%%

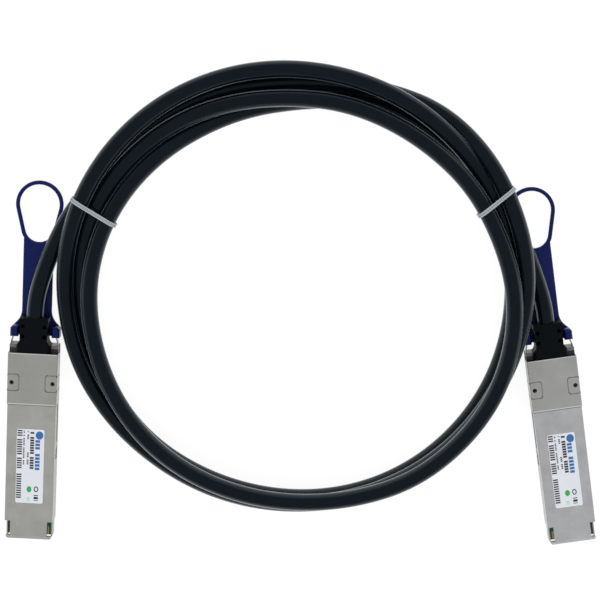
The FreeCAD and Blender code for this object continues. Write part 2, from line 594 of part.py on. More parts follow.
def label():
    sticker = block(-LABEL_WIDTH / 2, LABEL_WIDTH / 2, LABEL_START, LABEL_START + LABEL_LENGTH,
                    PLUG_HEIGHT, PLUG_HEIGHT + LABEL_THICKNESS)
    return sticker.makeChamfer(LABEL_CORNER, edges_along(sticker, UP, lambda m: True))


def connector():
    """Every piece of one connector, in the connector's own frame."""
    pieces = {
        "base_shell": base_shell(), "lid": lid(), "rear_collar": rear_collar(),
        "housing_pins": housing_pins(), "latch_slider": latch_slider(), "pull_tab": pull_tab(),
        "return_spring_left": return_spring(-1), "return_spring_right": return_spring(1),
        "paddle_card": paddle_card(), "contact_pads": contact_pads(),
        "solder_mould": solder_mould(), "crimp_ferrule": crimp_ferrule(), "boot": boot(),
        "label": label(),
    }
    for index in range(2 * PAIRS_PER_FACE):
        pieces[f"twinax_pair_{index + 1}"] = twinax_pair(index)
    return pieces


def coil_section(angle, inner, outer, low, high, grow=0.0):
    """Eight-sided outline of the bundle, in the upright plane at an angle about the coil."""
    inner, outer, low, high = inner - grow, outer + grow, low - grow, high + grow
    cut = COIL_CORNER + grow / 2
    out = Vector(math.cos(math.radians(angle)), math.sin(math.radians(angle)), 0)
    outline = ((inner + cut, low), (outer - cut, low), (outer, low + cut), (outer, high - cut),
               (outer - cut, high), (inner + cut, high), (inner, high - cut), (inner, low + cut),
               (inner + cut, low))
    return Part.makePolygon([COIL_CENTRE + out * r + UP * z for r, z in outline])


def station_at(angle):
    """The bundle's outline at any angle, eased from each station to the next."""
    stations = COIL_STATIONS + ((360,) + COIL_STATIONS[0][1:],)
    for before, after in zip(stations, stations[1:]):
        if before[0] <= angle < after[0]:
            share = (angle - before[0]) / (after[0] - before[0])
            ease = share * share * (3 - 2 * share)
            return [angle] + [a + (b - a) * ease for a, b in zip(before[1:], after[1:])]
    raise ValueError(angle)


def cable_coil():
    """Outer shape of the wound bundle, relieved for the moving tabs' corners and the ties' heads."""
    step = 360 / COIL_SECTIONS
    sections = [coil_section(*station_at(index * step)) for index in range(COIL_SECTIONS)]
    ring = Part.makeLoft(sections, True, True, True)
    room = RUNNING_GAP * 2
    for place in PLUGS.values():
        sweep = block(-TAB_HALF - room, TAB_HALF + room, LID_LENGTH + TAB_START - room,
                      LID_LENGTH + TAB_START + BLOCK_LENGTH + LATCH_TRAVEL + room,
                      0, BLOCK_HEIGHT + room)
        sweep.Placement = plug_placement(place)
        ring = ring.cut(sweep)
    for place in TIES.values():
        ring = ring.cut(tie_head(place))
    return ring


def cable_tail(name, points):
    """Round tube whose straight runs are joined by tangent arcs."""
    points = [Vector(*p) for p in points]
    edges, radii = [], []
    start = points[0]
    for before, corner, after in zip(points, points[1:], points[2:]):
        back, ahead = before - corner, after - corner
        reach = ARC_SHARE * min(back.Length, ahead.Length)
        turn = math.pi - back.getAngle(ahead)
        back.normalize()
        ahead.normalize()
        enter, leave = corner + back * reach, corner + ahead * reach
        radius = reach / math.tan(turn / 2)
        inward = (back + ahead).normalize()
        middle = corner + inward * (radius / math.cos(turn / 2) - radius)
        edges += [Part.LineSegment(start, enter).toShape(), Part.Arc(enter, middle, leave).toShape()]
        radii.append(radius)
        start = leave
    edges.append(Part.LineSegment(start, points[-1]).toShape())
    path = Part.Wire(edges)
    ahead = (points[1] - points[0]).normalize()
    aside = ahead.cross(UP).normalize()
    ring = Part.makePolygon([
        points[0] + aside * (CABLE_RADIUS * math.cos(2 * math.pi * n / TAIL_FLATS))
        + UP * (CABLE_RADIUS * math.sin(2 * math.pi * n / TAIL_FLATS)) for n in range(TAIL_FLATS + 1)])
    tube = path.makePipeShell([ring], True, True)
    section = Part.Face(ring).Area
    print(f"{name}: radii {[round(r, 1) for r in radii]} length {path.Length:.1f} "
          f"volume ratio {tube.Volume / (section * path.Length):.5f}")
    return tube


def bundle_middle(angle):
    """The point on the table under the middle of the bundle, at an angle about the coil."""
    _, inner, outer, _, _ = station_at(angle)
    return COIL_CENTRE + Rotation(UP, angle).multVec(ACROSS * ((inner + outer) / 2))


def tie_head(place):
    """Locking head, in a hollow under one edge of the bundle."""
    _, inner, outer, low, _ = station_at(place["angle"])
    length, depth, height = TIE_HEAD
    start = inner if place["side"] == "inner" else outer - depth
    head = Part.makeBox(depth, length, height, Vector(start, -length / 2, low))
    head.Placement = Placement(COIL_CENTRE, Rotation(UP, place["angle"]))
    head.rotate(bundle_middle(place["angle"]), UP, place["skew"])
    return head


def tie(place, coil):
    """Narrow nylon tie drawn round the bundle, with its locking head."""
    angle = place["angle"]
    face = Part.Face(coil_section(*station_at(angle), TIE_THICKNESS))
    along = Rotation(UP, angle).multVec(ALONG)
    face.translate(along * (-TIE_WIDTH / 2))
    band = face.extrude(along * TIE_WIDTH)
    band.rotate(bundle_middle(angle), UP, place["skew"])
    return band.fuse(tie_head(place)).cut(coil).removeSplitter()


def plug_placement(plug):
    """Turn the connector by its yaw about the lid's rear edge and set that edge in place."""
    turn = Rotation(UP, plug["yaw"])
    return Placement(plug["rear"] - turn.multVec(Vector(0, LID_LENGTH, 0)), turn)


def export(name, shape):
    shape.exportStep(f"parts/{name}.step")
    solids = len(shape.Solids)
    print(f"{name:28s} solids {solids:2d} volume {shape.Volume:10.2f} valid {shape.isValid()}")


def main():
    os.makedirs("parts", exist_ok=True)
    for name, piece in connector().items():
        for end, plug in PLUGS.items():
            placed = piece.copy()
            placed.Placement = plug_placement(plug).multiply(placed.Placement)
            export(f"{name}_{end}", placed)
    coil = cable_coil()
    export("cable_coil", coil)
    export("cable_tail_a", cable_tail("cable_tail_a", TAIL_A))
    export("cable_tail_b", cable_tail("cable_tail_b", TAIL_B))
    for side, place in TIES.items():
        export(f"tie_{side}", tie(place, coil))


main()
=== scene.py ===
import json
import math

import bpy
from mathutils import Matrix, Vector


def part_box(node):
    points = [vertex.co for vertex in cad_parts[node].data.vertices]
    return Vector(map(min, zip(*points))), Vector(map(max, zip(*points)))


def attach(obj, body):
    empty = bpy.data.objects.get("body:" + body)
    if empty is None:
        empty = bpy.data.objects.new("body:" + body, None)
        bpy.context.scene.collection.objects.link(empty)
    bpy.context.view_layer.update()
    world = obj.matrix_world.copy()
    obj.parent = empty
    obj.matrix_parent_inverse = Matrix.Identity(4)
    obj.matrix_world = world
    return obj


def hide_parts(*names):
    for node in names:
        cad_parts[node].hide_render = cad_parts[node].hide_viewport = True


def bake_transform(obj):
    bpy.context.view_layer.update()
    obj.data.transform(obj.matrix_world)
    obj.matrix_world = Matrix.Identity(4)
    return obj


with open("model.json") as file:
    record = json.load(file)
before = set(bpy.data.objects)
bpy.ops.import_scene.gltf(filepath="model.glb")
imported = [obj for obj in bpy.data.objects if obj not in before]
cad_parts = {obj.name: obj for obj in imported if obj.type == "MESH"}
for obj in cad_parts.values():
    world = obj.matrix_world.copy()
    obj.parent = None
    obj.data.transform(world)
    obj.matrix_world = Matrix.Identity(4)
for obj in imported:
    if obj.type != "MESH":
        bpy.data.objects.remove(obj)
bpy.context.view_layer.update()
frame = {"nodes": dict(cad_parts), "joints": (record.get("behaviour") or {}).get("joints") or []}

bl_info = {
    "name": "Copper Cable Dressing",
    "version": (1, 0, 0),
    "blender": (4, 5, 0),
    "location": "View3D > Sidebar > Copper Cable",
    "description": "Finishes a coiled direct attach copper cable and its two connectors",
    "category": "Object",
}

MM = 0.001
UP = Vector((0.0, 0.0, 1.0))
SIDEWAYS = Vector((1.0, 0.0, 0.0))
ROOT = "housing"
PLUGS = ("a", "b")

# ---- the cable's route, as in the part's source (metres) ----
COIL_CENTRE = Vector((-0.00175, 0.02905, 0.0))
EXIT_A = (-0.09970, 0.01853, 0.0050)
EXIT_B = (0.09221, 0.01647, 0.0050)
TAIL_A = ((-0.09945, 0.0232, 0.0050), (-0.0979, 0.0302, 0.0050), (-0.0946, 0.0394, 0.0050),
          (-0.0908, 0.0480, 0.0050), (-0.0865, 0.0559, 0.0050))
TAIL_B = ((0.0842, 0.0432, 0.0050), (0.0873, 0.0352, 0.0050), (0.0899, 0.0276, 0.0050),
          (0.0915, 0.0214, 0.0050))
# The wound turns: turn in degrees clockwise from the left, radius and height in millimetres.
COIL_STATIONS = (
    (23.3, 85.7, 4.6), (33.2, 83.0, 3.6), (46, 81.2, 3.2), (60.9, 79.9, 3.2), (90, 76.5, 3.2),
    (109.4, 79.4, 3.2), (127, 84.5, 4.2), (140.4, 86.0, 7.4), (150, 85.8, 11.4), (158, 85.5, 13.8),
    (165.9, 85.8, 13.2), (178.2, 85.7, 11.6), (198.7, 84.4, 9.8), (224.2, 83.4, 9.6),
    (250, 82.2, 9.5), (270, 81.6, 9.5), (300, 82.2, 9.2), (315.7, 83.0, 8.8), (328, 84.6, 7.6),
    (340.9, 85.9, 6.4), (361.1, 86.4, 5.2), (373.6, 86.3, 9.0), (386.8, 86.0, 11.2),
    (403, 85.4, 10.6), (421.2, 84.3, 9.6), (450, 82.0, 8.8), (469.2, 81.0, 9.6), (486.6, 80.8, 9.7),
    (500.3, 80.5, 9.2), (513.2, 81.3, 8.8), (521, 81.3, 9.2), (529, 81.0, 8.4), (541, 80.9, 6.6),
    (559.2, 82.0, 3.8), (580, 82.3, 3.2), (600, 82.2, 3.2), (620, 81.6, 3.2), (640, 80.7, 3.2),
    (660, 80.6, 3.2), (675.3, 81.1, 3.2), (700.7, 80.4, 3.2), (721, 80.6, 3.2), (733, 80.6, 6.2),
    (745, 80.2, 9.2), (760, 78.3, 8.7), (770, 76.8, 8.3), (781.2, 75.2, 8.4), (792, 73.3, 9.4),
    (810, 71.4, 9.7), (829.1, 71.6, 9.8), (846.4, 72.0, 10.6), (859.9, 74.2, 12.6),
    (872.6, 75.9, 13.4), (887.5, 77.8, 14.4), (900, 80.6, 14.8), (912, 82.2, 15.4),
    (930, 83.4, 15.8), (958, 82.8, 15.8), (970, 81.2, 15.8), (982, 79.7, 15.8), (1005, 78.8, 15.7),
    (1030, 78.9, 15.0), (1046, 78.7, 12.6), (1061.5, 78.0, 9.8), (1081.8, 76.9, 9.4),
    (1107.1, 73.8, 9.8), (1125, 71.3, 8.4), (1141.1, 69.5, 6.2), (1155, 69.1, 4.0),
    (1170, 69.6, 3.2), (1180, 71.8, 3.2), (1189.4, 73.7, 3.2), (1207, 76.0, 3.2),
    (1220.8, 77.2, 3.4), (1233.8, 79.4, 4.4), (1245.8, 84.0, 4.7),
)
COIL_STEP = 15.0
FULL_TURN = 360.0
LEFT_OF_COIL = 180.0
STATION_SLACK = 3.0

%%

Work instructions –
Copy out exactly the lines from the one with "face.translate(along * (-TIE_WIDTH / 2))" through the one with "before = set(bpy.data.objects)", counting both ends, and no other lines.

The answer –
    face.translate(along * (-TIE_WIDTH / 2))
    band = face.extrude(along * TIE_WIDTH)
    band.rotate(bundle_middle(angle), UP, place["skew"])
    return band.fuse(tie_head(place)).cut(coil).removeSplitter()


def plug_placement(plug):
    """Turn the connector by its yaw about the lid's rear edge and set that edge in place."""
    turn = Rotation(UP, plug["yaw"])
    return Placement(plug["rear"] - turn.multVec(Vector(0, LID_LENGTH, 0)), turn)


def export(name, shape):
    shape.exportStep(f"parts/{name}.step")
    solids = len(shape.Solids)
    print(f"{name:28s} solids {solids:2d} volume {shape.Volume:10.2f} valid {shape.isValid()}")


def main():
    os.makedirs("parts", exist_ok=True)
    for name, piece in connector().items():
        for end, plug in PLUGS.items():
            placed = piece.copy()
            placed.Placement = plug_placement(plug).multiply(placed.Placement)
            export(f"{name}_{end}", placed)
    coil = cable_coil()
    export("cable_coil", coil)
    export("cable_tail_a", cable_tail("cable_tail_a", TAIL_A))
    export("cable_tail_b", cable_tail("cable_tail_b", TAIL_B))
    for side, place in TIES.items():
        export(f"tie_{side}", tie(place, coil))


main()
=== scene.py ===
import json
import math

import bpy
from mathutils import Matrix, Vector


def part_box(node):
    points = [vertex.co for vertex in cad_parts[node].data.vertices]
    return Vector(map(min, zip(*points))), Vector(map(max, zip(*points)))


def attach(obj, body):
    empty = bpy.data.objects.get("body:" + body)
    if empty is None:
        empty = bpy.data.objects.new("body:" + body, None)
        bpy.context.scene.collection.objects.link(empty)
    bpy.context.view_layer.update()
    world = obj.matrix_world.copy()
    obj.parent = empty
    obj.matrix_parent_inverse = Matrix.Identity(4)
    obj.matrix_world = world
    return obj


def hide_parts(*names):
    for node in names:
        cad_parts[node].hide_render = cad_parts[node].hide_viewport = True


def bake_transform(obj):
    bpy.context.view_layer.update()
    obj.data.transform(obj.matrix_world)
    obj.matrix_world = Matrix.Identity(4)
    return obj


with open("model.json") as file:
    record = json.load(file)
before = set(bpy.data.objects)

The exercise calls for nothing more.